The artifact in question here is an 18th-century Chinese vase marked with the symbol of the Qianlong emperor (Qing dynasty) who ruled from 1735 to 1795. It’s a royal blue vase that is quite stunning but to the UK family who doesn’t really recall when it was purchased or where it came from, it was just ‘that thing’ sitting in the family’s kitchen since some time in the 1980s.

Well, that thing in the kitchen just sold at auction for 1,200,000 GBP or approximately $1,505,868 based on the current exchange rate. According to the auction press release, the two-foot-tall vase was first spotted by Dreweatts’ Specialist Consultant for Asian Ceramics and Works of Art Mark Newstead in the 1990s.

Here’s a video on the origin story of the vase and how it came to be sold at auction for one and a half million dollars.

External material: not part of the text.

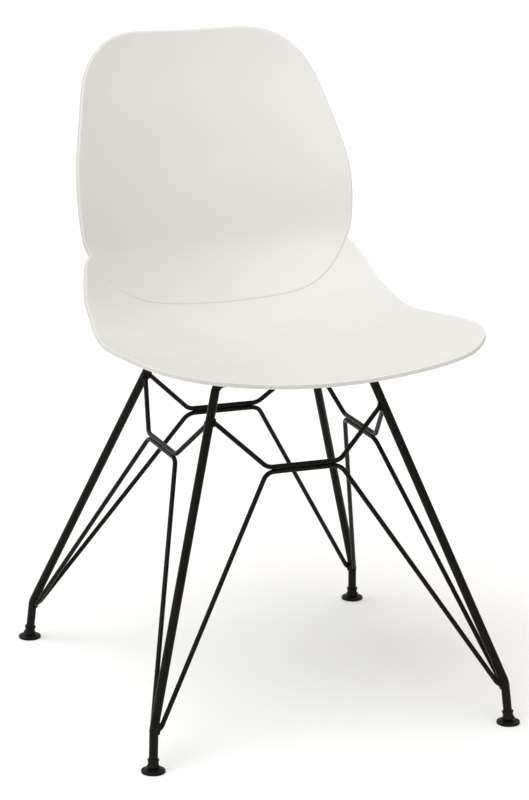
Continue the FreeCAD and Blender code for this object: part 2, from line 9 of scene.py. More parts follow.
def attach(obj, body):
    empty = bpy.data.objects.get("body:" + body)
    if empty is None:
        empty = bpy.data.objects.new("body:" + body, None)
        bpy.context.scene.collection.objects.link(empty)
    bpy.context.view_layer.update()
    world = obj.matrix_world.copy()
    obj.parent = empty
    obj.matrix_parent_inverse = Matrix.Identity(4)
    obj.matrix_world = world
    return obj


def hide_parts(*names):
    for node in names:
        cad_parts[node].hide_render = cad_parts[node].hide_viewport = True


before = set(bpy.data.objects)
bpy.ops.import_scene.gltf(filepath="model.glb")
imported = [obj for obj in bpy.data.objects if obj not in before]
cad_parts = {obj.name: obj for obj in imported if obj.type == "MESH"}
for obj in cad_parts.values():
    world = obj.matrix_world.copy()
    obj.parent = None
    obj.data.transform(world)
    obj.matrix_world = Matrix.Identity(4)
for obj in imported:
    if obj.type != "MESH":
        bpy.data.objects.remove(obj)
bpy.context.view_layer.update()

MM = 0.001
Y0 = -11.85                     # design frame to part frame, mm
BODY = "chair"


# ------------------------------------------------------------------- camera
def make_camera():
    az, el, roll = math.radians(-21.2), math.radians(15.4), math.radians(0.45)
    dist = 3871.9 * MM
    target = Vector((-0.1 * MM, Y0 * MM, 370.7 * MM))
    back = Vector((math.sin(az) * math.cos(el), -math.cos(az) * math.cos(el), math.sin(el)))
    right = (-back).cross(Vector((0, 0, 1))).normalized()
    up = right.cross(-back)
    cx = right * math.cos(roll) + up * math.sin(roll)
    cy = -right * math.sin(roll) + up * math.cos(roll)
    m = Matrix((cx, cy, back)).transposed().to_4x4()
    m.translation = target + back * dist
    cam = bpy.data.cameras.new("camera")
    ob = bpy.data.objects.new("camera", cam)
    bpy.context.scene.collection.objects.link(ob)
    ob.matrix_world = m
    cam.sensor_width = 36.0
    cam.lens = 3093.7 * 36.0 / 800.0
    cam.shift_x = (264.5 - 262.4) / 800.0
    cam.clip_start, cam.clip_end = 0.1, 200.0
    bpy.context.scene.camera = ob
    return ob


make_camera()


# ---------------------------------------------------------------- materials
def nodes_of(name):
    mat = bpy.data.materials.new(name)
    mat.use_nodes = True
    nt = mat.node_tree
    bsdf = next(n for n in nt.nodes if n.type == "BSDF_PRINCIPLED")
    return mat, nt, bsdf


def link(nt, a, ao, b, bi):
    nt.links.new(a.outputs[ao], b.inputs[bi])


def noise(nt, scale, detail=4.0, rough=0.5, dist=0.0):
    n = nt.nodes.new("ShaderNodeTexNoise")
    n.inputs["Scale"].default_value = scale
    n.inputs["Detail"].default_value = detail
    n.inputs["Roughness"].default_value = rough
    n.inputs["Distortion"].default_value = dist
    return n


def object_coords(nt):
    return nt.nodes.new("ShaderNodeTexCoord")


def ramp(nt, stops):
    r = nt.nodes.new("ShaderNodeValToRGB")
    e = r.color_ramp.elements
    e[0].position, e[0].color = stops[0][0], (*stops[0][1], 1)
    e[1].position, e[1].color = stops[-1][0], (*stops[-1][1], 1)
    for p, c in stops[1:-1]:
        k = e.new(p)
        k.color = (*c, 1)
    return r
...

Mystery Vase Turns Out To Be Chinese Relic Worth Massive Fortune

The vase had passed through two generations of the family after it was initially “purchased by a surgeon in the 1980s for a few hundred pounds” and later passed to his son. According to the press release, the son had no idea how much the vase might be worth until an antique specialist spotted it and that led to the path of discovering its real value at auction.

How Did This Priceless Chinese Artifact Make It To The UK?

It remains a mystery how this vase made its way out of China. The shape is referred to as ‘heavenly globe vase’ (tianqiuping in Chinese) and was used as a shape to reference heaven in art. It features gold, silver, and turquoise and the work is stunning but still, how’d it get to the UK and spend decades in someone’s kitchen?

In an article on LiveScience, their reporter Owen Jarus spoke with Justin Jacobs who is a history professor at American University in Washington, DC. He says this ornate vase could’ve been an gift from the emperor to one of his officials that was then passed down through the generations. That family could’ve conceivably sold it in the 20th century and it could have exchanged hands several times after that.

Or, an alternative explanation the professor puts forth is it was plundered:

It could be the product of the military plunder of 1860 or 1901, which would make its auction much more morally dubious. We just don’t know [how the vase left China] and likely we never will.

Now if you all will excuse me for a minute. I’m going to start walking around my house and looking at ancient artifacts to see if there’s anything worth a fortune laying around the house. I do have a small pre-Columbian statue of a dog that I’ve never had appraised. Surely it’s worth a billion dollars, right?